Living off the Analyst: Harvesting Features from Yara Rules for Malware Detection

TL;DR

By extracting sub-signatures from publicly available YARA rules, a set of features that can more effectively discriminate malicious samples from benign ones are assembled, and it is demonstrated that these features add value beyond traditional features on the EMBER 2018 dataset.

Abstract

A strategy used by malicious actors is to "live off the land," where benign systems and tools already available on a victim's systems are used and repurposed for the malicious actor's intent. In this work, we ask if there is a way for anti-virus developers to similarly re-purpose existing work to improve their malware detection capability. We show that this is plausible via YARA rules, which use human-written signatures to detect specific malware families, functionalities, or other markers of interest. By extracting sub-signatures from publicly available YARA rules, we assembled a set of features that can more effectively discriminate malicious samples from benign ones. Our experiments demonstrate that these features add value beyond traditional features on the EMBER 2018 dataset. Manual analysis of the added sub-signatures shows a power-law behavior in a combination of features that are specific and unique, as well as features that occur often. A prior expectation may be that the features would be limited in being overly specific to unique malware families. This behavior is observed, and is apparently useful in practice. In addition, we also find sub-signatures that are dual-purpose (e.g., detecting virtual machine environments) or broadly generic (e.g., DLL imports).

Figures (9)

• Figure 1: Example of a Yara signature from https://github.com/tjnel/yara_repo/blob/master/ransomware/crime_win_ransom_anubi.yara.

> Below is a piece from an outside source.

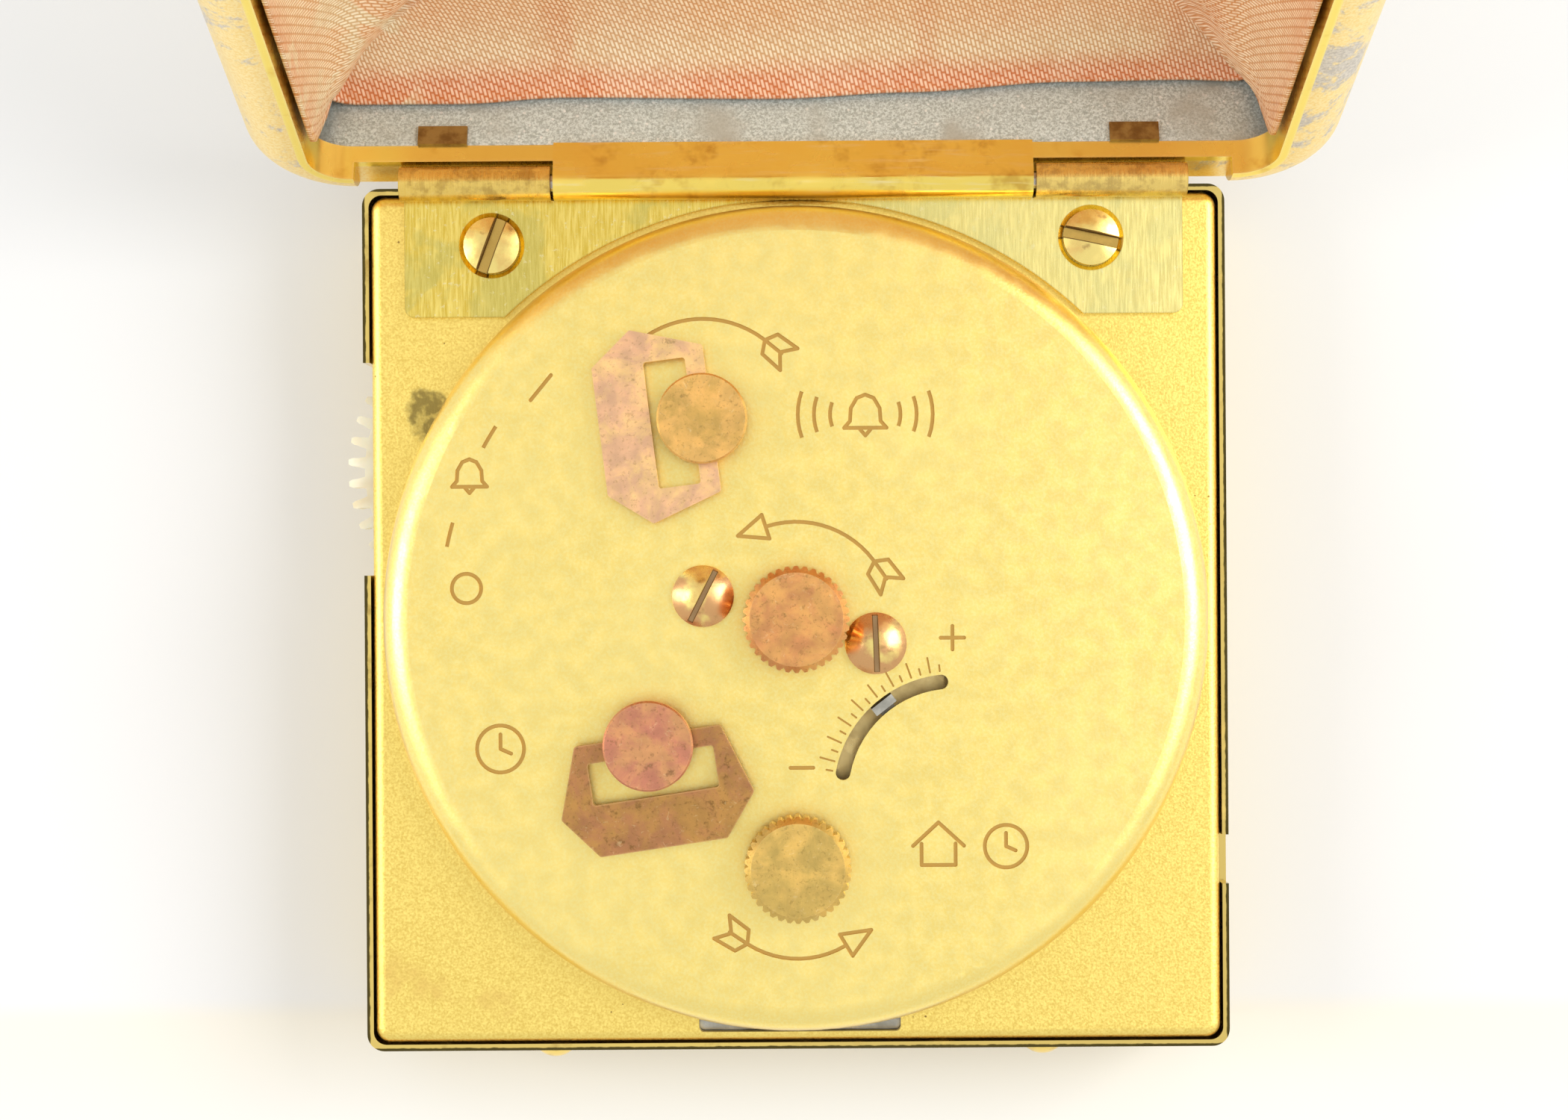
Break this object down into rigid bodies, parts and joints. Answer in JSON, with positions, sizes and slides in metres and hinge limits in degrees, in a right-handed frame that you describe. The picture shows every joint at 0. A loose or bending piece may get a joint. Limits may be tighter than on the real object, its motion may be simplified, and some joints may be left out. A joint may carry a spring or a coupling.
{
  "type": "folding travel alarm clock",
  "caption": "Square wind-up travel alarm clock with knurled knobs and folding winding keys, hinged to a two-piece pillow-shaped metal case with satin lining, folded open.",
  "frame": {"origin": "centre of the clock's face, on the plane that its bezel rests on", "axes": "+Z out of the clock's back, +Y towards its hinge, +X to the right of somebody looking at its back"},
  "size_m": [0.0744, 0.1242, 0.1431],
  "materials": {
    "polished_case": "polished gold wash",
    "frosted_pan": "sand-blasted gold wash",
    "satin_cover": "satin pale gold",
    "copper_screw": "tarnished copper colour",
    "brushed_leaf": "brushed, with green patches",
    "shell_metal": "frosted gold worn to grey",
    "shell_frame": "polished gold",
    "grey_liner": "grey with a fine sparkle",
    "satin_lining": "salmon satin",
    "hinge_brass": "worn brass",
    "key_copper": "pinkish tarnish",
    "key_bronze": "purple-brown tarnish",
    "knob_bronze": "dirty copper-bronze",
    "knob_brass": "olive brass",
    "ivory_plastic": "ivory",
    "movement_brass": "plain brass",
    "movement_steel": "bright steel",
    "nickel_strip": "nickelled",
    "crystal_clear": "clear",
    "dial_enamel": "matt off-white",
    "hand_dark": "black"
  },
  "bodies": {
    "clock": {"front_case": "polished_case", "bezel_ring": "polished_case", "crystal": "crystal_clear", "dial": "dial_enamel", "back_pan": "frosted_pan", "movement_cover": "satin_cover", "cover_screws": "copper_screw", "clock_hinge_leaf": "brushed_leaf", "leaf_screws": "copper_screw", "clock_hinge_pin": "movement_steel", "foot_studs": "polished_case", "front_movement_plate": "movement_brass", "rear_movement_plate": "movement_brass", "plate_pillars": "movement_brass", "casing_ring": "nickel_strip", "hairspring": "movement_steel", "clicks": "movement_steel"},
    "back_shell": {"back_shell_pan": "shell_metal", "back_shell_frame": "shell_frame", "back_shell_lining": "satin_lining", "hinge_side_liner": "grey_liner", "frame_tabs": "shell_frame", "shell_hinge_leaf": "hinge_brass", "case_hinge_leaf_back": "hinge_brass", "case_hinge_pin": "movement_steel"},
    "front_shell": {"front_shell_pan": "shell_metal", "front_shell_frame": "shell_frame", "front_shell_lining": "satin_lining", "case_hinge_leaf_front": "hinge_brass", "closing_tongues": "movement_steel"},
    "alarm_key": {"alarm_key_post": "key_copper", "alarm_key_arbor": "movement_steel"},
    "alarm_wing": {"alarm_key_wing": "key_copper"},
    "time_key": {"time_key_post": "key_bronze", "time_key_arbor": "movement_steel"},
    "time_wing": {"time_key_wing": "key_bronze"},
    "alarm_setting": {"alarm_set_knob": "knob_bronze", "alarm_arbor": "movement_steel", "alarm_hand": "hand_dark"},
    "time_setting": {"time_set_knob": "knob_brass", "set_wheel": "movement_brass"},
    "minute": {"cannon_pinion": "movement_steel", "minute_hand": "hand_dark"},
    "minute_work": {"minute_wheel": "movement_brass"},
    "hour": {"hour_wheel": "movement_brass", "hour_hand": "hand_dark"},
    "switch": {"alarm_switch": "ivory_plastic"},
    "regulator": {"regulator_lever": "nickel_strip"},
    "time_drum": {"time_barrel": "movement_brass", "time_mainspring": "movement_steel"},
    "centre": {"centre_wheel": "movement_brass"},
    "third": {"third_wheel": "movement_brass"},
    "fourth": {"fourth_wheel": "movement_brass"},
    "escape": {"escape_wheel": "movement_steel"},
    "pallet": {"pallet_fork": "movement_steel"},
    "balance": {"balance_wheel": "movement_brass"},
    "alarm_drum": {"alarm_barrel": "movement_brass", "alarm_mainspring": "movement_steel"},
    "alarm_escape": {"alarm_escape_wheel": "movement_steel"},
    "hammer": {"alarm_hammer": "movement_steel"}
  },
  "joints": [
    {"name": "back_shell_hinge", "type": "hinge", "parent": "clock", "child": "back_shell", "pos_m": [0, 0.0301, 0.0135], "axis": [1, 0, 0], "range_deg": [0, 110.6]},
    {"name": "front_shell_hinge", "type": "hinge", "parent": "back_shell", "child": "front_shell", "pos_m": [0, 0.05413, 0.07743], "axis": [1, 0, 0], "range_deg": [0, 167]},
    {"name": "alarm_key_turn", "type": "hinge", "parent": "clock", "child": "alarm_key", "pos_m": [-0.00627, 0.01357, 0.009], "axis": [0, 0, 1], "continuous": true},
    {"name": "alarm_wing_fold", "type": "hinge", "parent": "alarm_key", "child": "alarm_wing", "pos_m": [-0.00627, 0.01357, 0.0168], "axis": [-0.1219, 0.9925, 0], "range_deg": [0, 180]},
    {"name": "time_key_turn", "type": "hinge", "parent": "clock", "child": "time_key", "pos_m": [-0.01004, -0.00847, 0.009], "axis": [0, 0, 1], "continuous": true},
    {"name": "time_wing_fold", "type": "hinge", "parent": "time_key", "child": "time_wing", "pos_m": [-0.01004, -0.00847, 0.0168], "axis": [-0.9895, -0.1444, 0], "range_deg": [0, 180]},
    {"name": "alarm_setting_turn", "type": "hinge", "parent": "clock", "child": "alarm_setting", "pos_m": [0, 0, 0.009], "axis": [0, 0, 1], "continuous": true},
    {"name": "time_setting_turn", "type": "hinge", "parent": "clock", "child": "time_setting", "pos_m": [0, -0.01683, 0.009], "axis": [0, 0, 1], "continuous": true},
    {"name": "minute_work_turn", "type": "hinge", "parent": "clock", "child": "minute_work", "pos_m": [0, -0.0066, 0.009], "axis": [0, 0, 1], "continuous": true},
    {"name": "minute_turn", "type": "hinge", "parent": "clock", "child": "minute", "pos_m": [0, 0, 0.009], "axis": [0, 0, 1], "continuous": true},
    {"name": "hour_turn", "type": "hinge", "parent": "clock", "child": "hour", "pos_m": [0, 0, 0.009], "axis": [0, 0, 1], "continuous": true},
    {"name": "switch_turn", "type": "hinge", "parent": "clock", "child": "switch", "pos_m": [-0.0207, 0.0105, 0.0092], "axis": [0, 0, 1], "range_deg": [-11, 11]},
    {"name": "regulator_turn", "type": "hinge", "parent": "clock", "child": "regulator", "pos_m": [0.01064, -0.01199, 0.0131], "axis": [0, 0, 1], "range_deg": [-24, 33]},
    {"name": "centre_turn", "type": "hinge", "parent": "clock", "child": "centre", "pos_m": [0, 0, 0.009], "axis": [0, 0, 1], "continuous": true},
    {"name": "time_drum_turn", "type": "hinge", "parent": "clock", "child": "time_drum", "pos_m": [-0.01004, -0.00847, 0.009], "axis": [0, 0, 1], "continuous": true},
    {"name": "third_turn", "type": "hinge", "parent": "clock", "child": "third", "pos_m": [0.00846, 0.00308, 0.009], "axis": [0, 0, 1], "continuous": true},
    {"name": "fourth_turn", "type": "hinge", "parent": "clock", "child": "fourth", "pos_m": [0.01582, 0.00178, 0.009], "axis": [0, 0, 1], "continuous": true},
    {"name": "escape_turn", "type": "hinge", "parent": "clock", "child": "escape", "pos_m": [0.01464, -0.00492, 0.009], "axis": [0, 0, 1], "continuous": true},
    {"name": "balance_swing", "type": "hinge", "parent": "clock", "child": "balance", "pos_m": [0.01064, -0.01199, 0.009], "axis": [0, 0, 1], "range_deg": [-60, 60], "stiffness_Nm_per_rad": 0.000008},
    {"name": "pallet_rock", "type": "hinge", "parent": "clock", "child": "pallet", "pos_m": [0.01277, -0.00822, 0.009], "axis": [0, 0, 1], "range_deg": [-3, 3]},
    {"name": "alarm_drum_turn", "type": "hinge", "parent": "clock", "child": "alarm_drum", "pos_m": [-0.00627, 0.01357, 0.009], "axis": [0, 0, 1], "continuous": true},
    {"name": "alarm_escape_turn", "type": "hinge", "parent": "clock", "child": "alarm_escape", "pos_m": [0.00403, 0.01502, 0.009], "axis": [0, 0, 1], "continuous": true},
    {"name": "hammer_swing", "type": "hinge", "parent": "clock", "child": "hammer", "pos_m": [0.00811, 0.01692, 0.009], "axis": [0, 0, 1], "range_deg": [-5, 5]}
  ],
  "couplings": [
    {"joint": "minute_work_turn", "follows": "time_setting_turn", "ratio": -1.0667},
    {"joint": "minute_turn", "follows": "time_setting_turn", "ratio": 3.2},
    {"joint": "hour_turn", "follows": "time_setting_turn", "ratio": 0.26667},
    {"joint": "time_drum_turn", "follows": "centre_turn", "ratio": -0.15625},
    {"joint": "third_turn", "follows": "centre_turn", "ratio": -8},
    {"joint": "fourth_turn", "follows": "centre_turn", "ratio": 60},
    {"joint": "escape_turn", "follows": "centre_turn", "ratio": -450},
    {"joint": "pallet_rock", "follows": "balance_swing", "ratio": -0.04},
    {"joint": "alarm_escape_turn", "follows": "alarm_drum_turn", "ratio": -7}
  ]
}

The highlighted "strings" of the Yara rule will be extracted and treated as 20 different features. The conditional logic that combines these components is ignored in our approach because it makes the whole rule as a singular unit too rare to be useful to a machine-learning model. By focusing on the individual components that we term sub-signatures, we obtain sufficient frequency in occurrence that they aid a predictive model.
• Figure 2: Distributional statistics of Yara sub-signatures over the Ember dataset in terms of predicting whether a file is malware. This shows that individual sub-signatures have little predictive power and tend to be highly specific in what they detect. Thus, we need to consider a joint feature selection to obtain meaningful results.
• Figure 3: Using only Yara sub-signatures as features, we see that only a limited number of the original 19k sub-signatures are needed for predictive accuracy. This also shows that training a tree ensemble after feature selection provides higher accuracy, suggesting a two-step model-building process. This informs our strategy for the full approach of leveraging Yara sub-signatures.
• Figure 4: In this experiment, linear classifiers are trained on a subset of Yara sub-signatures to predict Ember test labels. We compare metric-based selection of Yara sub-signatures (filtering by top accuracy, precision, or recall) versus automated feature selection via the Lasso penalty. Lasso selection gives higher accuracy for any feature set size.
• Figure 5: Performance of our full model as presented in Algo. \ref{['alg:hayama']}, showing how (a) test accuracy, and (b) AUC at low FPR, increases as Yara features are added. A Yara-only model without Ember features (blue) shows the importance of using side information. Furthermore, Yara features demonstrate clear value when added to the baseline Ember-only model (pink).